● Problem to solve: Look through the data below and extract, unchanged, the lines from the one that contains "for name, shape" to the one that contains "before = set(bpy.data.objects)", both included.
— start of Given information —
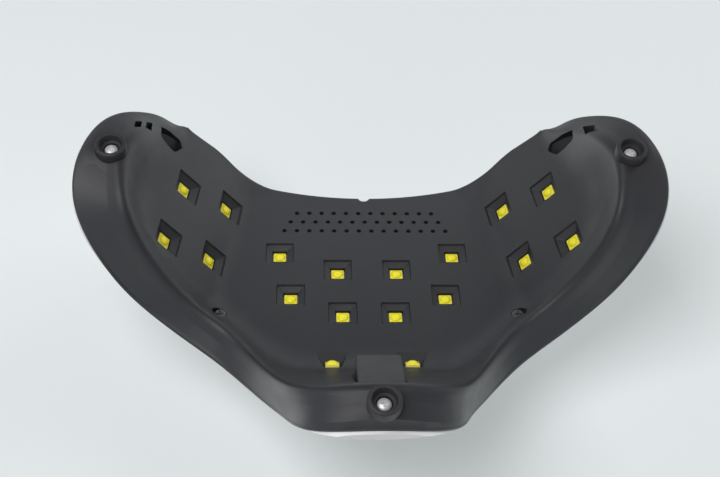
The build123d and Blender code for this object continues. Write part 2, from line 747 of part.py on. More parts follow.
cover_skin = make_cover_skin()
print("shell forms made")
pieces = {
    "base_shell": make_base_shell(cover_skin),
    "top_cover": make_top_cover(cover_skin),
    "control_panel": make_panel(),
    "display_window": make_display_window(),
    "display_module": make_display_module(),
    "switch_housings": [make_switch_housing(i) for i in range(button_count)],
    "control_board": make_control_board(),
    "control_board_screws": [screw(flat_plane(x, y, control_board_top - board_thickness), 7.5, small_screw_radius,
                                   small_head_radius, small_head_height) for x, y in control_screw_places],
    "driver_board": make_driver_board(),
    "driver_components": make_driver_components(),
    "driver_board_screws": [screw(flat_plane(x, y, driver_board_z + board_thickness, True), 6.5, small_screw_radius,
                                  small_head_radius, small_head_height) for x, y in driver_screw_places],
    "centre_led_board": make_led_board(*led_board_spots[0]),
    "left_led_board": make_led_board(*led_board_spots[1]),
    "right_led_board": make_led_board(*led_board_spots[2]),
    "rear_led_boards": [make_rear_board(spot) for spot in rear_spots],
    "centre_leds": [make_led(spot, board_gap) for spot in centre_spots],
    "left_leds": [make_led(spot, board_gap) for spot in wing_spots[-1]],
    "right_leds": [make_led(spot, board_gap) for spot in wing_spots[1]],
    "rear_leds": [make_led(spot, 0.0) for spot in rear_spots],
    "hand_sensor": make_sensor(),
    "sensor_board": make_sensor_board(),
    "dc_jack": make_jack(),
    "jack_pin": make_jack_pin(),
    "rubber_feet": [make_foot(x, y) for x, y in foot_places],
    "foot_screws": [screw(flat_plane(x, y, foot_height), foot_screw_length, screw_radius, screw_head_radius,
                          screw_head_height) for x, y in foot_places],
    "side_screws": [screw(flat_plane(side * side_screw_place[0], side_screw_place[1], side_seat_z), side_screw_length,
                          screw_radius, screw_head_radius, screw_head_height) for side in (-1, 1)],
    "leads": make_leads(),
}
led_screws = []
for spot, size, screws in led_board_spots:
    seat = spot.offset(board_gap + board_thickness)
    for x, y in screws:
        turned = Plane(origin=seat.from_local_coords(Vector(x, y, 0)), x_dir=seat.x_dir, z_dir=seat.z_dir * -1)
        led_screws.append(screw(turned, board_thickness + 3.0, small_screw_radius, small_head_radius, small_head_height))
pieces["led_board_screws"] = led_screws
for i in range(button_count):
    pieces["button_cap_%d" % (i + 1)] = make_button_cap(i)
    pieces["switch_plunger_%d" % (i + 1)] = make_plunger(i)

for name, shape in pieces.items():
    shapes = shape if isinstance(shape, list) else [shape]
    solids = [solid for item in shapes for solid in item.solids()]
    moved = [Pos(0, -frame_shift, 0) * solid for solid in solids]
    piece = moved[0] if len(moved) == 1 else Compound(children=moved)
    export_step(piece, os.path.join("parts", name + ".step"))
    print(name, len(solids), "solids", round(sum(solid.volume for solid in solids)))
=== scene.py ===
import json
from math import acos, cos, pi, radians, sin, sqrt, tan

import bmesh
import bpy
import numpy as np
from mathutils import Matrix, Vector
from mathutils.bvhtree import BVHTree


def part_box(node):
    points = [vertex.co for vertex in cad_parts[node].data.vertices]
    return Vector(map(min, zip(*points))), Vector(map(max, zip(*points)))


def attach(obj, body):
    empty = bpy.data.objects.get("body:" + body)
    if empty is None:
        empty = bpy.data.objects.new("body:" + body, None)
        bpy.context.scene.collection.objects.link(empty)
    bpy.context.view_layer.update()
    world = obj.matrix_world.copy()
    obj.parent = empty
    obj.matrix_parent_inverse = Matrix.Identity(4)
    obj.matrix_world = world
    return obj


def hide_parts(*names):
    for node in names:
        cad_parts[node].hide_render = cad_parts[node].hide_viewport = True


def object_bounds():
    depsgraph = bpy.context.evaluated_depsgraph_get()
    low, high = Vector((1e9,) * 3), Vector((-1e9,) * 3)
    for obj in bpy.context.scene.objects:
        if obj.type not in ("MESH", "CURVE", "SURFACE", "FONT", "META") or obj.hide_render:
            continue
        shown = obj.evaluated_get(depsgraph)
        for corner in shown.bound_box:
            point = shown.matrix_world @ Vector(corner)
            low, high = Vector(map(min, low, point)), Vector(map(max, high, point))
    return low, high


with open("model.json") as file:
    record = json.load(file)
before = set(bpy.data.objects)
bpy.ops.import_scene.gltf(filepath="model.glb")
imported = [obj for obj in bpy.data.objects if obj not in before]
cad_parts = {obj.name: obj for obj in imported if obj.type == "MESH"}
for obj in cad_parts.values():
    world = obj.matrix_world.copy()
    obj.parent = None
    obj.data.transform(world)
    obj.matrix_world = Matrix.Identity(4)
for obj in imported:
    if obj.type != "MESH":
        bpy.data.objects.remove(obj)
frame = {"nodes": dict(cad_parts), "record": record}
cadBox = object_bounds()
nodes = frame["nodes"]
print("frame loaded:", len(nodes), "nodes")

mm = 0.001
backShift = 32.1  # mm from the line through the two front feet to the frame's origin


# Materials. Each builder returns one node material.
def newMaterial(name):
    material = bpy.data.materials.new(name)
    material.use_nodes = True
    tree = material.node_tree
    return material, tree, tree.nodes["Principled BSDF"]


def addNode(tree, kind, **values):
    node = tree.nodes.new(kind)
    for name, value in values.items():
        if name in node.inputs:
            node.inputs[name].default_value = value
        else:
            setattr(node, name, value)
    return node


def noise(tree, scale, detail=3.0):
    # object coordinates, so that the grain stays put when a piece moves
    place = addNode(tree, "ShaderNodeTexCoord")
    texture = addNode(tree, "ShaderNodeTexNoise", Scale=scale, Detail=detail, Roughness=0.55)
    tree.links.new(place.outputs["Object"], texture.inputs["Vector"])
    return texture.outputs["Fac"]


def spread(tree, source, low, high):
    ramp = addNode(tree, "ShaderNodeMapRange")
    ramp.inputs["From Min"].default_value = 0.3
    ramp.inputs["From Max"].default_value = 0.7
    ramp.inputs["To Min"].default_value = low
    ramp.inputs["To Max"].default_value = high
    tree.links.new(source, ramp.inputs["Value"])
    return ramp.outputs["Result"]


def mixColours(tree, source, first, second):
    ramp = addNode(tree, "ShaderNodeMix", data_type="RGBA")
    ramp.inputs["A"].default_value = (*first, 1)
    ramp.inputs["B"].default_value = (*second, 1)
    tree.links.new(spread(tree, source, 0, 1), ramp.inputs["Factor"])
    return ramp.outputs["Result"]


def addBump(tree, shader, source, distance):
    bump = addNode(tree, "ShaderNodeBump", Strength=1.0, Distance=distance)
    tree.links.new(source, bump.inputs["Height"])
    tree.links.new(bump.outputs["Normal"], shader.inputs["Normal"])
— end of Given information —
● Exercise solution:
for name, shape in pieces.items():
    shapes = shape if isinstance(shape, list) else [shape]
    solids = [solid for item in shapes for solid in item.solids()]
    moved = [Pos(0, -frame_shift, 0) * solid for solid in solids]
    piece = moved[0] if len(moved) == 1 else Compound(children=moved)
    export_step(piece, os.path.join("parts", name + ".step"))
    print(name, len(solids), "solids", round(sum(solid.volume for solid in solids)))
=== scene.py ===
import json
from math import acos, cos, pi, radians, sin, sqrt, tan

import bmesh
import bpy
import numpy as np
from mathutils import Matrix, Vector
from mathutils.bvhtree import BVHTree


def part_box(node):
    points = [vertex.co for vertex in cad_parts[node].data.vertices]
    return Vector(map(min, zip(*points))), Vector(map(max, zip(*points)))


def attach(obj, body):
    empty = bpy.data.objects.get("body:" + body)
    if empty is None:
        empty = bpy.data.objects.new("body:" + body, None)
        bpy.context.scene.collection.objects.link(empty)
    bpy.context.view_layer.update()
    world = obj.matrix_world.copy()
    obj.parent = empty
    obj.matrix_parent_inverse = Matrix.Identity(4)
    obj.matrix_world = world
    return obj


def hide_parts(*names):
    for node in names:
        cad_parts[node].hide_render = cad_parts[node].hide_viewport = True


def object_bounds():
    depsgraph = bpy.context.evaluated_depsgraph_get()
    low, high = Vector((1e9,) * 3), Vector((-1e9,) * 3)
    for obj in bpy.context.scene.objects:
        if obj.type not in ("MESH", "CURVE", "SURFACE", "FONT", "META") or obj.hide_render:
            continue
        shown = obj.evaluated_get(depsgraph)
        for corner in shown.bound_box:
            point = shown.matrix_world @ Vector(corner)
            low, high = Vector(map(min, low, point)), Vector(map(max, high, point))
    return low, high


with open("model.json") as file:
    record = json.load(file)
before = set(bpy.data.objects)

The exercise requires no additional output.